Problem description |
Return each line holding the string "scene".

══ Collected material ══

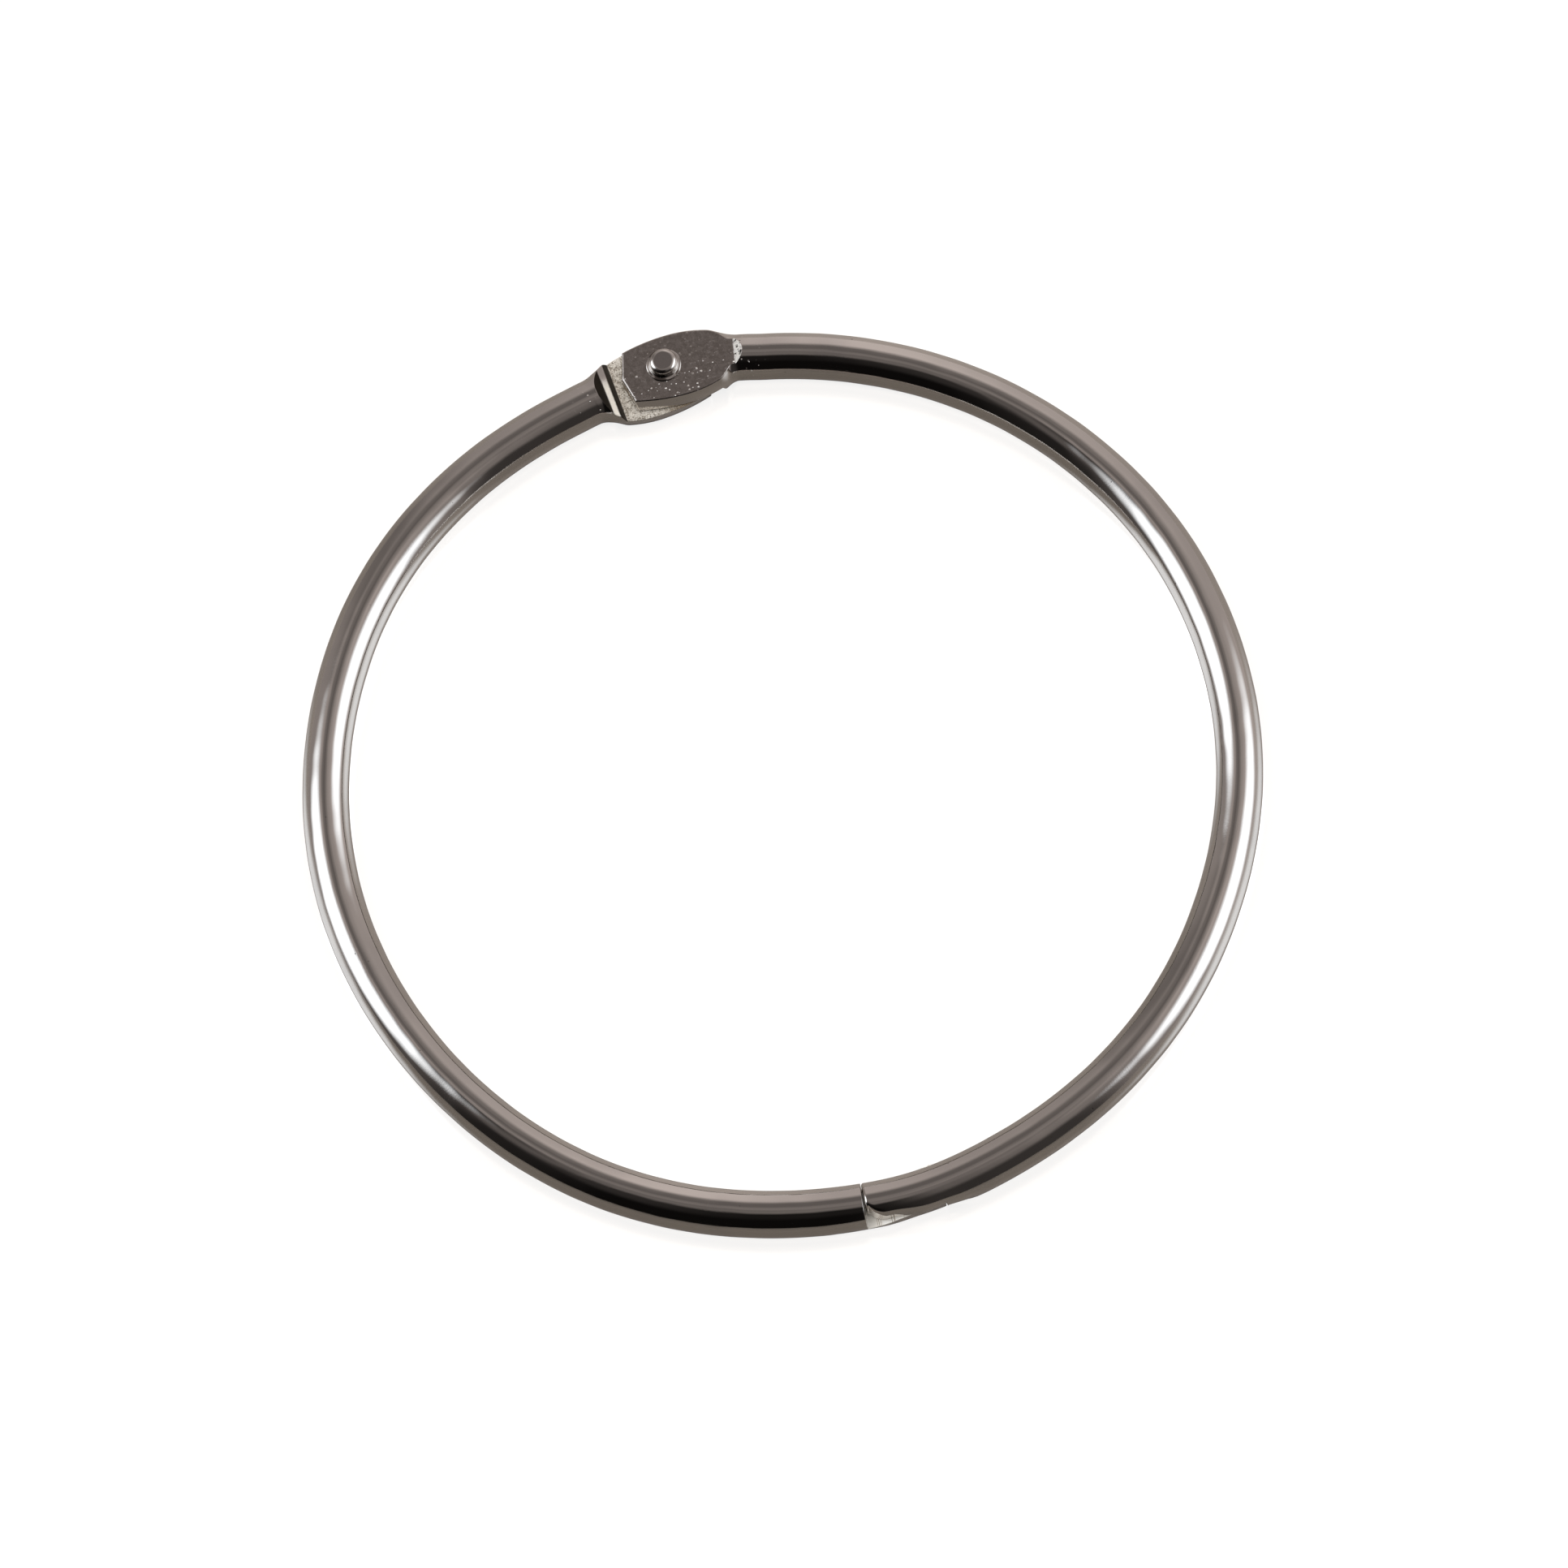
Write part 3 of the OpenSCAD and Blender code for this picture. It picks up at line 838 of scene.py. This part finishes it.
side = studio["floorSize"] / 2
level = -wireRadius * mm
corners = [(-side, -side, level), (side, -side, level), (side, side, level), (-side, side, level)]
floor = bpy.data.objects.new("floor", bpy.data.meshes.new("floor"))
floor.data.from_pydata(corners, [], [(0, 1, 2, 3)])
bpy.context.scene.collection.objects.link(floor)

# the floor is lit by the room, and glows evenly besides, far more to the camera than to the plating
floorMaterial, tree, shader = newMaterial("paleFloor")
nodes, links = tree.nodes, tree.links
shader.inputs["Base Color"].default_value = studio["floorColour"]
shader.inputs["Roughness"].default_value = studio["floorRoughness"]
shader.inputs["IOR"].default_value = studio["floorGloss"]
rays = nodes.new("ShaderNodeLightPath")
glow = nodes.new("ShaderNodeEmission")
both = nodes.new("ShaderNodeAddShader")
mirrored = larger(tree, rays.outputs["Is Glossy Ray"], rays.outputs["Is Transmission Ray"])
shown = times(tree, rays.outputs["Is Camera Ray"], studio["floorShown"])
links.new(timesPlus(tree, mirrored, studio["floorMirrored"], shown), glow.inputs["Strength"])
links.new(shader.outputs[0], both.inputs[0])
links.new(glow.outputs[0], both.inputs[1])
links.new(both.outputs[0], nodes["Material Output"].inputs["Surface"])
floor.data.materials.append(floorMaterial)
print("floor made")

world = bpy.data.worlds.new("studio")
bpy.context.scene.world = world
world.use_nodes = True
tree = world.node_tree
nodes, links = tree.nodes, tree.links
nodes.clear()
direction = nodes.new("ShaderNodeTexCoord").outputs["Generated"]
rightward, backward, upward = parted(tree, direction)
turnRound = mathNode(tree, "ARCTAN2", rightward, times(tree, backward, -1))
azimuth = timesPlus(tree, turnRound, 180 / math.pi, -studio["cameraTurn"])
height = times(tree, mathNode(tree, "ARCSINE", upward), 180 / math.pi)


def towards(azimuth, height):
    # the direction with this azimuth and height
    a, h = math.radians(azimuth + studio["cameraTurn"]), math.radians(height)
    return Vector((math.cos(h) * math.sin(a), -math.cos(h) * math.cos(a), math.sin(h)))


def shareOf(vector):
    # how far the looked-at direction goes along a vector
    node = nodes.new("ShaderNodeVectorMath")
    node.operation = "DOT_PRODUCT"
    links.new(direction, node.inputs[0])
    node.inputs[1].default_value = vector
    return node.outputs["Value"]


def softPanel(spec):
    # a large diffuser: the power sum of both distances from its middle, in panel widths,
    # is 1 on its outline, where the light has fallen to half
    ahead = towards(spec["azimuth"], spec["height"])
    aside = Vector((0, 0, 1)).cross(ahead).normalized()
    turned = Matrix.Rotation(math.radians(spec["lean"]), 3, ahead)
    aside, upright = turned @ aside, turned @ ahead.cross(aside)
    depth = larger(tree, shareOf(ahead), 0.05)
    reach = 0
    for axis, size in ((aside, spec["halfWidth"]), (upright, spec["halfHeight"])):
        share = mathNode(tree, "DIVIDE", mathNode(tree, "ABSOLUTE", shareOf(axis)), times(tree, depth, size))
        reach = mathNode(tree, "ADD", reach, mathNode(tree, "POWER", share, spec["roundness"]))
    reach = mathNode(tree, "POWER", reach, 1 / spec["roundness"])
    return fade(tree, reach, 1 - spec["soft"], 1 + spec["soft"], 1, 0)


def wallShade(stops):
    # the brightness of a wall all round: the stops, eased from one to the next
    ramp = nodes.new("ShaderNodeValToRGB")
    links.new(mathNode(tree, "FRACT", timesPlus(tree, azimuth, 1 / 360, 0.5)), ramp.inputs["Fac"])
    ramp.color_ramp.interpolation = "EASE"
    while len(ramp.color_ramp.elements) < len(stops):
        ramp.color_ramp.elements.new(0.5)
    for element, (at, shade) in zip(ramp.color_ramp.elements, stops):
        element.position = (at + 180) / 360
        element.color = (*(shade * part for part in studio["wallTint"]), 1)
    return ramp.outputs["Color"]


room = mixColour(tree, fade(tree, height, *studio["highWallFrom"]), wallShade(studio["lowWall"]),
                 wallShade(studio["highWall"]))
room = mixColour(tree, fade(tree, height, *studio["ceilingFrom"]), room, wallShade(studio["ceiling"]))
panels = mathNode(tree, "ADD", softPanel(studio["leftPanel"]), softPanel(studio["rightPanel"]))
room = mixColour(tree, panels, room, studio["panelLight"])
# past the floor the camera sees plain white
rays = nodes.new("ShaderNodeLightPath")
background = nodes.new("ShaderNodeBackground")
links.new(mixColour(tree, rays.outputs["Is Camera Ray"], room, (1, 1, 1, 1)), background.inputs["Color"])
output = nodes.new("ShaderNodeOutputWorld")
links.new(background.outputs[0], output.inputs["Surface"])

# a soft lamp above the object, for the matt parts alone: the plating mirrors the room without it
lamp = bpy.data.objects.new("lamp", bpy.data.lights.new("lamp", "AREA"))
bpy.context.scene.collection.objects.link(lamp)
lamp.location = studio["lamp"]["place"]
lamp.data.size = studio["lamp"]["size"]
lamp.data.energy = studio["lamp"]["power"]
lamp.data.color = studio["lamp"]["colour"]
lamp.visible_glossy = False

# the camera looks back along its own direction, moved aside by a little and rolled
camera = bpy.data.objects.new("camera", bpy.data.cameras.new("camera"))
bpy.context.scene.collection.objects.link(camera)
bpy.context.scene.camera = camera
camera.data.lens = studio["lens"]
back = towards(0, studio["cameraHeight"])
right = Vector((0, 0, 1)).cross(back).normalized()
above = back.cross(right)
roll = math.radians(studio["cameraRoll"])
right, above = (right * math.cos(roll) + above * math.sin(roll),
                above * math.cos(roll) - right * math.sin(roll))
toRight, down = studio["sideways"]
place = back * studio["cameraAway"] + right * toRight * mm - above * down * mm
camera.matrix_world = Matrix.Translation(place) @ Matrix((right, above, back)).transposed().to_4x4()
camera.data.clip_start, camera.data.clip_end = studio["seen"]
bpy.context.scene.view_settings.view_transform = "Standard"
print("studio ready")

═══

Written reply |
Write part 3 of the OpenSCAD and Blender code for this picture. It picks up at line 838 of scene.py. This part finishes it.
bpy.context.scene.collection.objects.link(floor)
bpy.context.scene.world = world
bpy.context.scene.collection.objects.link(lamp)
bpy.context.scene.collection.objects.link(camera)
bpy.context.scene.camera = camera
bpy.context.scene.view_settings.view_transform = "Standard"